▸ **WHAT THE TASK REQUIRES**
Write the data out again in full, with no departure from the original.

▸ **DATA SUPPLIED**
'''
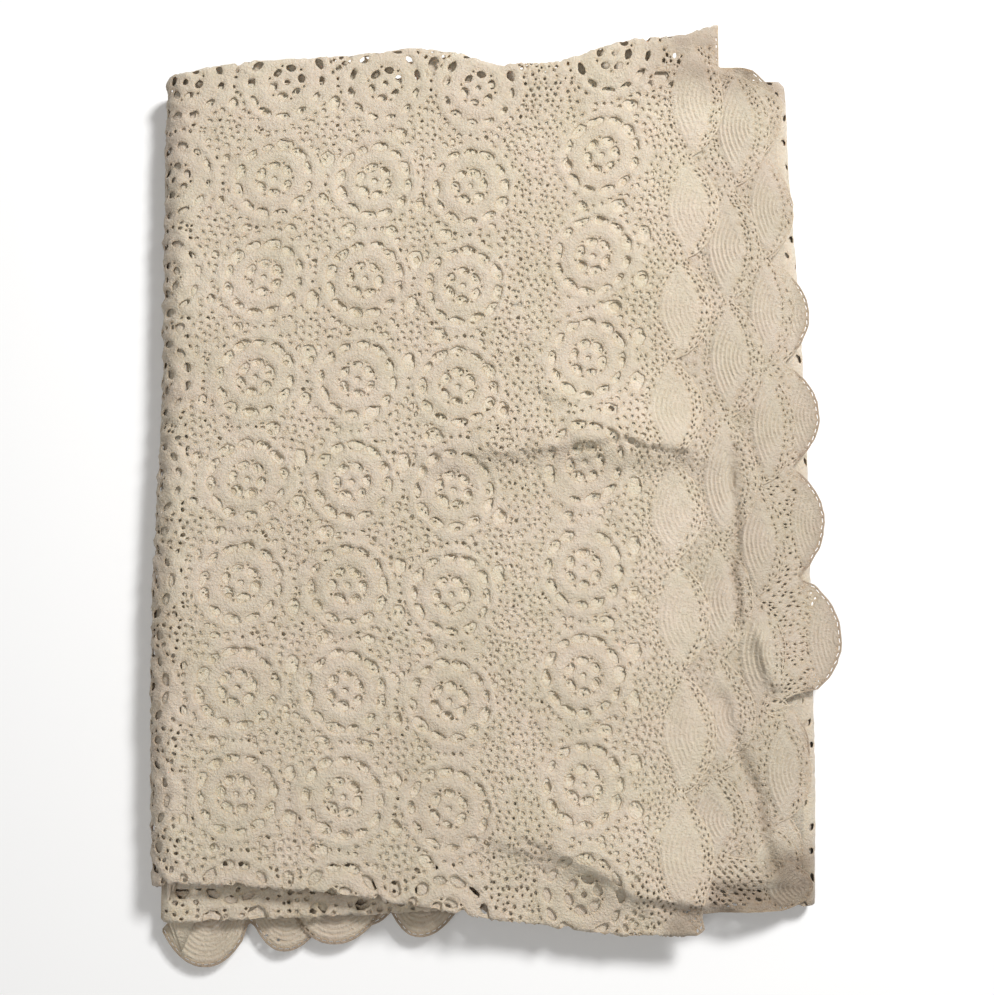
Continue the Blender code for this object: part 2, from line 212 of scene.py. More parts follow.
def lift(x, y, z):
    rise = sum(h * np.exp(-((x - a) ** 2 + (y - b) ** 2) / (2 * w * w)) for a, b, h, w in SWELLS)
    rise = rise * np.clip((z - SHEET) / TOP, 0, None) ** 1.5
    ridge = np.zeros_like(rise)
    for x1, y1, x2, y2, height, front, behind in RIDGES:
        dx, dy = x2 - x1, y2 - y1
        length = math.hypot(dx, dy)
        along = ((x - x1) * dx + (y - y1) * dy) / length
        off = ((y - y1) * dx - (x - x1) * dy) / length
        ends = smooth(-45, 10, along) * (1 - smooth(length - 10, length + 45, along))
        width = np.where(off < 0, front, behind)
        ridge = np.maximum(ridge, height * ends * np.exp(-((off / width) ** 2)))
    crease = np.zeros_like(rise)
    for x1, y1, x2, y2, height, front, behind, low in CREASES:
        dx, dy = x2 - x1, y2 - y1
        length = math.hypot(dx, dy)
        along = ((x - x1) * dx + (y - y1) * dy) / length
        off = ((y - y1) * dx - (x - x1) * dy) / length + 1.5 * np.sin(along / 11.0)
        ends = smooth(-9, 4, along) * (1 - smooth(length - 4, length + 9, along))
        own = height * ends * np.exp(-((off / np.where(off < 0, front, behind)) ** 2)) * smooth(low, low + 4, z)
        crease = np.where(np.abs(own) > np.abs(crease), own, crease)
    fall = np.zeros_like(rise)
    for x1, y1, x2, y2, drop in FALLS:
        dx, dy = x2 - x1, y2 - y1
        length = math.hypot(dx, dy)
        along = ((x - x1) * dx + (y - y1) * dy) / length
        off = -((y - y1) * dx - (x - x1) * dy) / length
        ends = smooth(-25, 5, along) * (1 - smooth(length + 10, length + 30, along))
        fall = np.maximum(fall, ends * (drop * smooth(0, 4, off) + 0.11 * np.clip(off, 0, 30)))
    # Beyond the inner panel's free edge the borders sink towards the panels below.
    sag = 8.5 * smooth(186, 224, x) + 11.0 * smooth(180, 214, x) * smooth(-244, -292, y) * (1 - 0.35 * smooth(186, 224, x))
    sag = sag + 6.0 * smooth(146, 160, x) * smooth(-264, -292, y) * (1 - smooth(186, 214, x))
    sag = sag * smooth(21, 31, z)
    return rise + ridge * np.clip((z - 31) / 10.2, 0, 1) ** 0.8 + crease - fall * smooth(14, 34, z) - sag


def wave(x, y, seed, size):
    """Soft irregular unevenness from -1 to 1, with features of about this size in mm."""
    rng = np.random.default_rng(seed)
    out = np.zeros_like(np.asarray(x, float))
    for _ in range(6):
        angle, phase, k = rng.uniform(0, math.pi), rng.uniform(0, 6.28), rng.uniform(0.6, 1.5)
        out += np.sin((x * math.cos(angle) + y * math.sin(angle)) * 6.28 * k / (2 * size) + phase)
    return out / 3.2


# ------------------------------------- from a flat drawing to the folded stack
L_REAL = math.pi * (LEFT_RADIUS + 1.5 * STEP)
R_REAL = math.pi * (SHORT_RADIUS + 1.5 * STEP)
SKIN_L1 = A_L0 + L_REAL
SKIN_R0 = SKIN_L1 + RIGHT - LEFT
SKIN_R1 = SKIN_R0 + R_REAL
F_REAL = math.pi * FRONT_RADIUS
O_REAL = math.pi * BACK_OUTER_RADIUS


def skin_along(a):
    return np.interp(
        a,
        [-300, A_L0, SKIN_L1, SKIN_R0, SKIN_R1, SKIN_R1 + 441],
        [-300, A_L0, A_L0 + math.pi * LEFT_RADIUS, ALONG_TABLE["2"](RIGHT), ALONG_R1, ALONG_R1 + 441],
    )


def section(b, along, h):
    """(y, level) on the sheet that runs from row 2 round the front fold, along row 1 and round the back fold to row 4."""
    front, outer = reach(along, FRONT), reach(along, BACK_OUTER)
    y, w = np.array(b, float), 1.5 * STEP + h
    e = front - b
    turn, past = np.clip(e / FRONT_RADIUS, 0, math.pi), np.clip(e - F_REAL, 0, None)
    y = np.where(e > 0, front - (FRONT_RADIUS + h) * np.sin(turn) + past, y)
    w = np.where(e > 0, STEP + (FRONT_RADIUS + h) * np.cos(turn), w)
    e = b - outer
    turn, past = np.clip(e / BACK_OUTER_RADIUS, 0, math.pi), np.clip(e - O_REAL, 0, None)
    y = np.where(e > 0, outer + (BACK_OUTER_RADIUS + h) * np.sin(turn) - past, y)
    w = np.where(e > 0, (BACK_OUTER_RADIUS + h) * np.cos(turn), w)
    return y, w


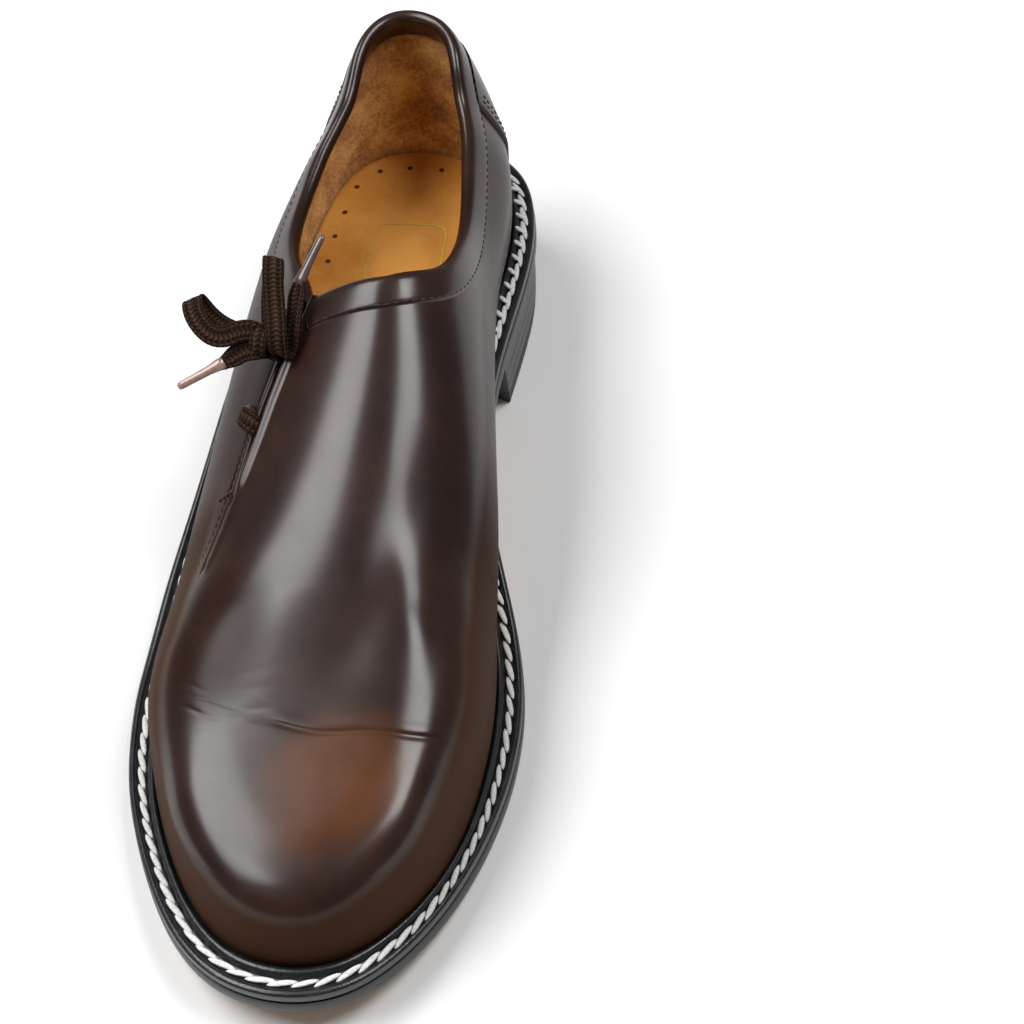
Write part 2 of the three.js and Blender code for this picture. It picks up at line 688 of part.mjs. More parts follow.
'''
▸ **FULL SOLUTION**
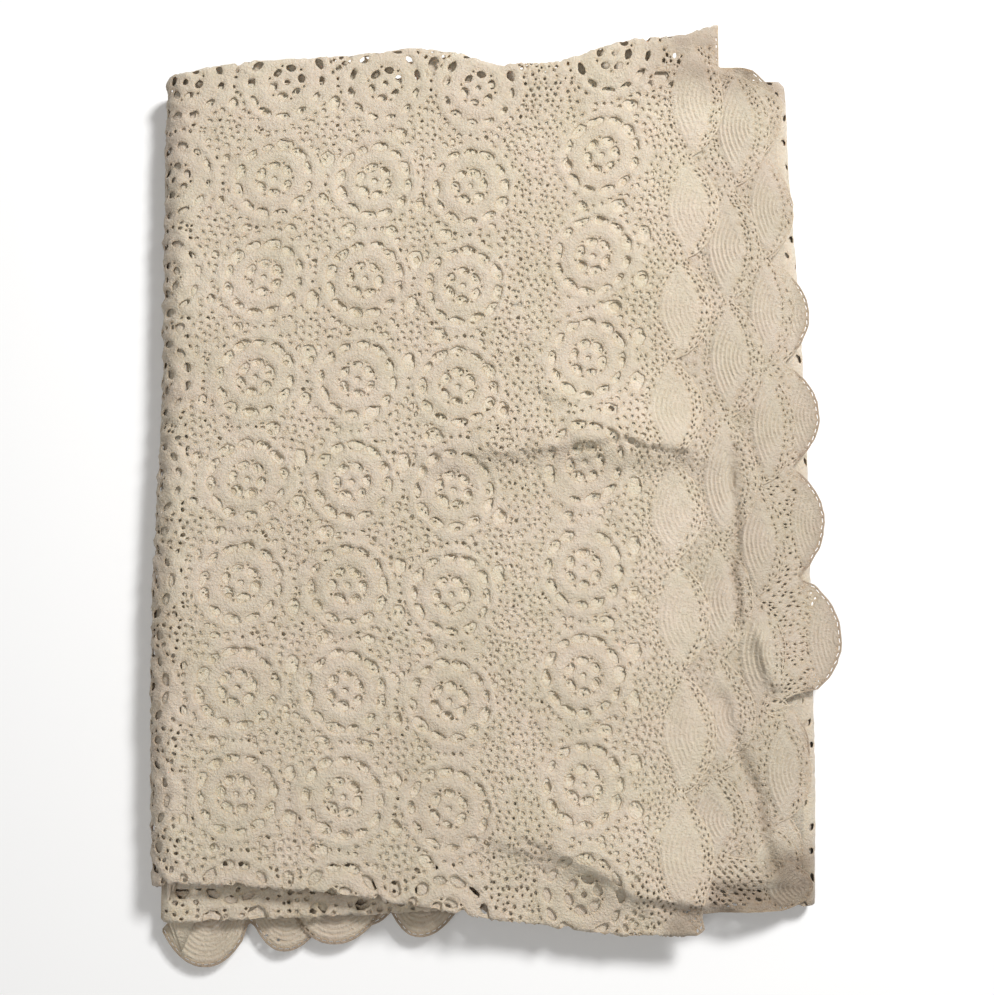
Continue the Blender code for this object: part 2, from line 212 of scene.py. More parts follow.
def lift(x, y, z):
    rise = sum(h * np.exp(-((x - a) ** 2 + (y - b) ** 2) / (2 * w * w)) for a, b, h, w in SWELLS)
    rise = rise * np.clip((z - SHEET) / TOP, 0, None) ** 1.5
    ridge = np.zeros_like(rise)
    for x1, y1, x2, y2, height, front, behind in RIDGES:
        dx, dy = x2 - x1, y2 - y1
        length = math.hypot(dx, dy)
        along = ((x - x1) * dx + (y - y1) * dy) / length
        off = ((y - y1) * dx - (x - x1) * dy) / length
        ends = smooth(-45, 10, along) * (1 - smooth(length - 10, length + 45, along))
        width = np.where(off < 0, front, behind)
        ridge = np.maximum(ridge, height * ends * np.exp(-((off / width) ** 2)))
    crease = np.zeros_like(rise)
    for x1, y1, x2, y2, height, front, behind, low in CREASES:
        dx, dy = x2 - x1, y2 - y1
        length = math.hypot(dx, dy)
        along = ((x - x1) * dx + (y - y1) * dy) / length
        off = ((y - y1) * dx - (x - x1) * dy) / length + 1.5 * np.sin(along / 11.0)
        ends = smooth(-9, 4, along) * (1 - smooth(length - 4, length + 9, along))
        own = height * ends * np.exp(-((off / np.where(off < 0, front, behind)) ** 2)) * smooth(low, low + 4, z)
        crease = np.where(np.abs(own) > np.abs(crease), own, crease)
    fall = np.zeros_like(rise)
    for x1, y1, x2, y2, drop in FALLS:
        dx, dy = x2 - x1, y2 - y1
        length = math.hypot(dx, dy)
        along = ((x - x1) * dx + (y - y1) * dy) / length
        off = -((y - y1) * dx - (x - x1) * dy) / length
        ends = smooth(-25, 5, along) * (1 - smooth(length + 10, length + 30, along))
        fall = np.maximum(fall, ends * (drop * smooth(0, 4, off) + 0.11 * np.clip(off, 0, 30)))
    # Beyond the inner panel's free edge the borders sink towards the panels below.
    sag = 8.5 * smooth(186, 224, x) + 11.0 * smooth(180, 214, x) * smooth(-244, -292, y) * (1 - 0.35 * smooth(186, 224, x))
    sag = sag + 6.0 * smooth(146, 160, x) * smooth(-264, -292, y) * (1 - smooth(186, 214, x))
    sag = sag * smooth(21, 31, z)
    return rise + ridge * np.clip((z - 31) / 10.2, 0, 1) ** 0.8 + crease - fall * smooth(14, 34, z) - sag


def wave(x, y, seed, size):
    """Soft irregular unevenness from -1 to 1, with features of about this size in mm."""
    rng = np.random.default_rng(seed)
    out = np.zeros_like(np.asarray(x, float))
    for _ in range(6):
        angle, phase, k = rng.uniform(0, math.pi), rng.uniform(0, 6.28), rng.uniform(0.6, 1.5)
        out += np.sin((x * math.cos(angle) + y * math.sin(angle)) * 6.28 * k / (2 * size) + phase)
    return out / 3.2


# ------------------------------------- from a flat drawing to the folded stack
L_REAL = math.pi * (LEFT_RADIUS + 1.5 * STEP)
R_REAL = math.pi * (SHORT_RADIUS + 1.5 * STEP)
SKIN_L1 = A_L0 + L_REAL
SKIN_R0 = SKIN_L1 + RIGHT - LEFT
SKIN_R1 = SKIN_R0 + R_REAL
F_REAL = math.pi * FRONT_RADIUS
O_REAL = math.pi * BACK_OUTER_RADIUS


def skin_along(a):
    return np.interp(
        a,
        [-300, A_L0, SKIN_L1, SKIN_R0, SKIN_R1, SKIN_R1 + 441],
        [-300, A_L0, A_L0 + math.pi * LEFT_RADIUS, ALONG_TABLE["2"](RIGHT), ALONG_R1, ALONG_R1 + 441],
    )


def section(b, along, h):
    """(y, level) on the sheet that runs from row 2 round the front fold, along row 1 and round the back fold to row 4."""
    front, outer = reach(along, FRONT), reach(along, BACK_OUTER)
    y, w = np.array(b, float), 1.5 * STEP + h
    e = front - b
    turn, past = np.clip(e / FRONT_RADIUS, 0, math.pi), np.clip(e - F_REAL, 0, None)
    y = np.where(e > 0, front - (FRONT_RADIUS + h) * np.sin(turn) + past, y)
    w = np.where(e > 0, STEP + (FRONT_RADIUS + h) * np.cos(turn), w)
    e = b - outer
    turn, past = np.clip(e / BACK_OUTER_RADIUS, 0, math.pi), np.clip(e - O_REAL, 0, None)
    y = np.where(e > 0, outer + (BACK_OUTER_RADIUS + h) * np.sin(turn) - past, y)
    w = np.where(e > 0, (BACK_OUTER_RADIUS + h) * np.cos(turn), w)
    return y, w


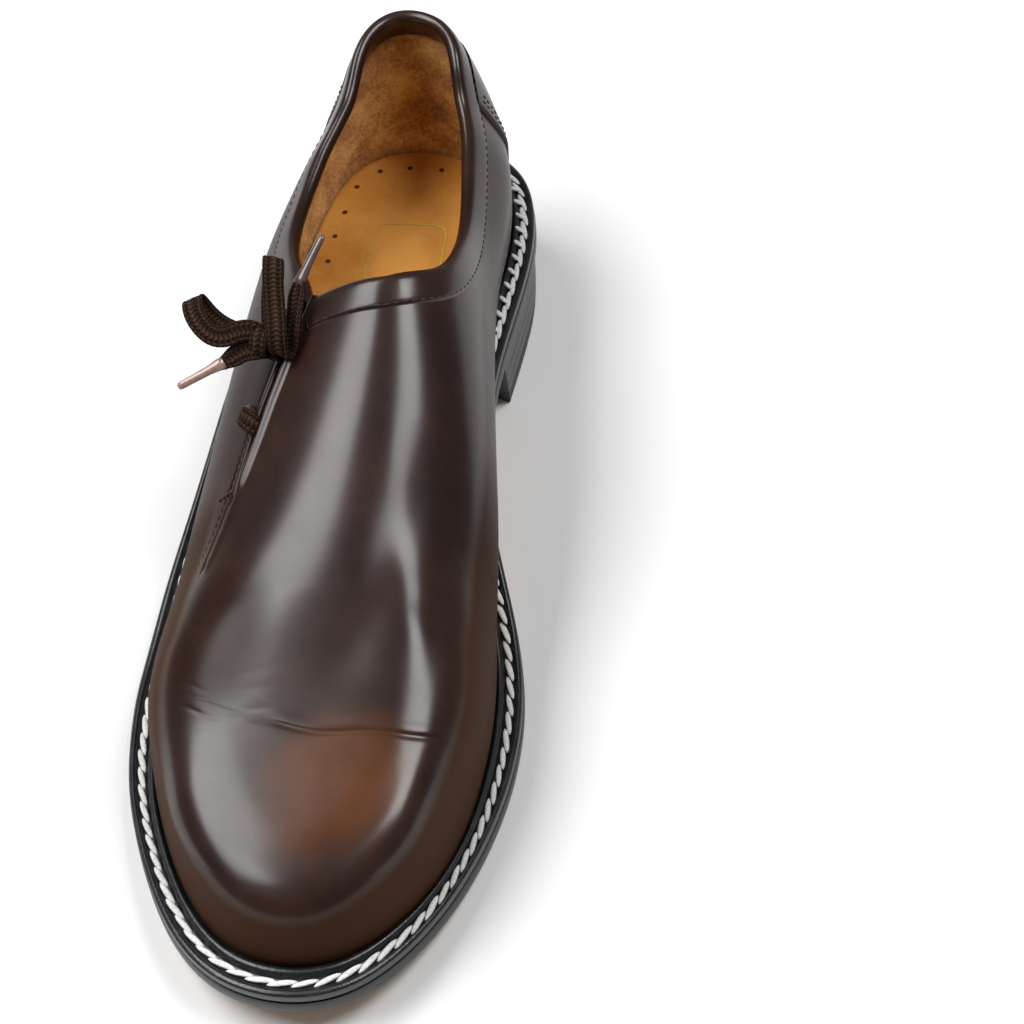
Write part 2 of the three.js and Blender code for this picture. It picks up at line 688 of part.mjs. More parts follow.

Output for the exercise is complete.